• Exercise task:
All of the material below is to be repeated exactly.

• Data to use:

━━━━━━━━━━━━━━━━━━━━

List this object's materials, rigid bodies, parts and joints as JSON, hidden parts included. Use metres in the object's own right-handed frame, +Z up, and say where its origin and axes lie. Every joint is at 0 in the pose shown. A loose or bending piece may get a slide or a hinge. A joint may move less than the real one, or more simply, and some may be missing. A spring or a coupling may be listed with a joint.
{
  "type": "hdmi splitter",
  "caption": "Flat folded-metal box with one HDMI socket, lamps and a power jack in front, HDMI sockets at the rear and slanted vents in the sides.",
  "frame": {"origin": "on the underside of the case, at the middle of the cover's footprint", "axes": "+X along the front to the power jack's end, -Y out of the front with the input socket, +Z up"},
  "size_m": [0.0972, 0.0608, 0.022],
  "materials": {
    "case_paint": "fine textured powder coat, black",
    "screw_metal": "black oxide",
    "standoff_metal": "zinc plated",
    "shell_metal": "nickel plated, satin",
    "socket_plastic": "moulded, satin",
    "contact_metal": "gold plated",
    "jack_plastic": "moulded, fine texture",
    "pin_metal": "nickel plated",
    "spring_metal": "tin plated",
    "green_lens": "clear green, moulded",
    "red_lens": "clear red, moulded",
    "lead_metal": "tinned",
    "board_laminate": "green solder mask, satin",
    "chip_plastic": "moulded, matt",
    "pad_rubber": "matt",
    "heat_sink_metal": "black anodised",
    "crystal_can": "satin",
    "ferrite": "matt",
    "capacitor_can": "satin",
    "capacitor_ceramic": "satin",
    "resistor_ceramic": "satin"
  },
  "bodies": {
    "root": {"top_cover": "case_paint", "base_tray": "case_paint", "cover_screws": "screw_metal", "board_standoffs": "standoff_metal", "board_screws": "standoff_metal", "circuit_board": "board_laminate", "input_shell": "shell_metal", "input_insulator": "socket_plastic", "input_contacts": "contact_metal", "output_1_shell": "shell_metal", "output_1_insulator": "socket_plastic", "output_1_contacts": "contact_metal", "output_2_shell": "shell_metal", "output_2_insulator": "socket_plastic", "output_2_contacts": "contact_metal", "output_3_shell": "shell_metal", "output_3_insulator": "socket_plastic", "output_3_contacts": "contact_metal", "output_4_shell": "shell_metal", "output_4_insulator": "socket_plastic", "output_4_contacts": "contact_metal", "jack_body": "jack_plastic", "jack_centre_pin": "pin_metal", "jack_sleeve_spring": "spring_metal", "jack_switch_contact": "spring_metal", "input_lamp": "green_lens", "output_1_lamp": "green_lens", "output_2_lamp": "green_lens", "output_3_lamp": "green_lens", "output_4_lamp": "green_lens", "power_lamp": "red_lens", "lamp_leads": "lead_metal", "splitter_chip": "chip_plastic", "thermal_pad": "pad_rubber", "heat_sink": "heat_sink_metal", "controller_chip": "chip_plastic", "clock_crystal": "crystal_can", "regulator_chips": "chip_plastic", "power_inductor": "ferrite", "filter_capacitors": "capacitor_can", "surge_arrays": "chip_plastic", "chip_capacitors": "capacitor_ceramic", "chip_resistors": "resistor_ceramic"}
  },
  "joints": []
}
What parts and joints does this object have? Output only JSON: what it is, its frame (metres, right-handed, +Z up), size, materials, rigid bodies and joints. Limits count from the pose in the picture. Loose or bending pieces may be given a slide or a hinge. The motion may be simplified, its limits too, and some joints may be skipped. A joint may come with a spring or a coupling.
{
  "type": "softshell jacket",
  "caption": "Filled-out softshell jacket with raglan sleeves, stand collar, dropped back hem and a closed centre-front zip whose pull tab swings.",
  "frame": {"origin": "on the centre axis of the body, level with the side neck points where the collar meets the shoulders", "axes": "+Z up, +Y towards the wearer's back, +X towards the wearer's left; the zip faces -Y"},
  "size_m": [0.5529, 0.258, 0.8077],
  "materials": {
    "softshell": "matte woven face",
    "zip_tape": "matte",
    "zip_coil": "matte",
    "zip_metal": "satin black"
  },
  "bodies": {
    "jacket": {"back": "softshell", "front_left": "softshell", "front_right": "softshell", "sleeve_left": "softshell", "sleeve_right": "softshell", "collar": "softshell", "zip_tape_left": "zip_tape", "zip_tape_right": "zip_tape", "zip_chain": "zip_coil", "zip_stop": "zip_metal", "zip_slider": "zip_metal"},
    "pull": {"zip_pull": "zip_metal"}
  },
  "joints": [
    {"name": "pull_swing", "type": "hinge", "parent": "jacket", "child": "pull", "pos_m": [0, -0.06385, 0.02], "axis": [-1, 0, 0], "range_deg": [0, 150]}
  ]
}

━━━━━━━━━━━━━━━━━━━━

• Task result:
List this object's materials, rigid bodies, parts and joints as JSON, hidden parts included. Use metres in the object's own right-handed frame, +Z up, and say where its origin and axes lie. Every joint is at 0 in the pose shown. A loose or bending piece may get a slide or a hinge. A joint may move less than the real one, or more simply, and some may be missing. A spring or a coupling may be listed with a joint.
{
  "type": "hdmi splitter",
  "caption": "Flat folded-metal box with one HDMI socket, lamps and a power jack in front, HDMI sockets at the rear and slanted vents in the sides.",
  "frame": {"origin": "on the underside of the case, at the middle of the cover's footprint", "axes": "+X along the front to the power jack's end, -Y out of the front with the input socket, +Z up"},
  "size_m": [0.0972, 0.0608, 0.022],
  "materials": {
    "case_paint": "fine textured powder coat, black",
    "screw_metal": "black oxide",
    "standoff_metal": "zinc plated",
    "shell_metal": "nickel plated, satin",
    "socket_plastic": "moulded, satin",
    "contact_metal": "gold plated",
    "jack_plastic": "moulded, fine texture",
    "pin_metal": "nickel plated",
    "spring_metal": "tin plated",
    "green_lens": "clear green, moulded",
    "red_lens": "clear red, moulded",
    "lead_metal": "tinned",
    "board_laminate": "green solder mask, satin",
    "chip_plastic": "moulded, matt",
    "pad_rubber": "matt",
    "heat_sink_metal": "black anodised",
    "crystal_can": "satin",
    "ferrite": "matt",
    "capacitor_can": "satin",
    "capacitor_ceramic": "satin",
    "resistor_ceramic": "satin"
  },
  "bodies": {
    "root": {"top_cover": "case_paint", "base_tray": "case_paint", "cover_screws": "screw_metal", "board_standoffs": "standoff_metal", "board_screws": "standoff_metal", "circuit_board": "board_laminate", "input_shell": "shell_metal", "input_insulator": "socket_plastic", "input_contacts": "contact_metal", "output_1_shell": "shell_metal", "output_1_insulator": "socket_plastic", "output_1_contacts": "contact_metal", "output_2_shell": "shell_metal", "output_2_insulator": "socket_plastic", "output_2_contacts": "contact_metal", "output_3_shell": "shell_metal", "output_3_insulator": "socket_plastic", "output_3_contacts": "contact_metal", "output_4_shell": "shell_metal", "output_4_insulator": "socket_plastic", "output_4_contacts": "contact_metal", "jack_body": "jack_plastic", "jack_centre_pin": "pin_metal", "jack_sleeve_spring": "spring_metal", "jack_switch_contact": "spring_metal", "input_lamp": "green_lens", "output_1_lamp": "green_lens", "output_2_lamp": "green_lens", "output_3_lamp": "green_lens", "output_4_lamp": "green_lens", "power_lamp": "red_lens", "lamp_leads": "lead_metal", "splitter_chip": "chip_plastic", "thermal_pad": "pad_rubber", "heat_sink": "heat_sink_metal", "controller_chip": "chip_plastic", "clock_crystal": "crystal_can", "regulator_chips": "chip_plastic", "power_inductor": "ferrite", "filter_capacitors": "capacitor_can", "surge_arrays": "chip_plastic", "chip_capacitors": "capacitor_ceramic", "chip_resistors": "resistor_ceramic"}
  },
  "joints": []
}
What parts and joints does this object have? Output only JSON: what it is, its frame (metres, right-handed, +Z up), size, materials, rigid bodies and joints. Limits count from the pose in the picture. Loose or bending pieces may be given a slide or a hinge. The motion may be simplified, its limits too, and some joints may be skipped. A joint may come with a spring or a coupling.
{
  "type": "softshell jacket",
  "caption": "Filled-out softshell jacket with raglan sleeves, stand collar, dropped back hem and a closed centre-front zip whose pull tab swings.",
  "frame": {"origin": "on the centre axis of the body, level with the side neck points where the collar meets the shoulders", "axes": "+Z up, +Y towards the wearer's back, +X towards the wearer's left; the zip faces -Y"},
  "size_m": [0.5529, 0.258, 0.8077],
  "materials": {
    "softshell": "matte woven face",
    "zip_tape": "matte",
    "zip_coil": "matte",
    "zip_metal": "satin black"
  },
  "bodies": {
    "jacket": {"back": "softshell", "front_left": "softshell", "front_right": "softshell", "sleeve_left": "softshell", "sleeve_right": "softshell", "collar": "softshell", "zip_tape_left": "zip_tape", "zip_tape_right": "zip_tape", "zip_chain": "zip_coil", "zip_stop": "zip_metal", "zip_slider": "zip_metal"},
    "pull": {"zip_pull": "zip_metal"}
  },
  "joints": [
    {"name": "pull_swing", "type": "hinge", "parent": "jacket", "child": "pull", "pos_m": [0, -0.06385, 0.02], "axis": [-1, 0, 0], "range_deg": [0, 150]}
  ]
}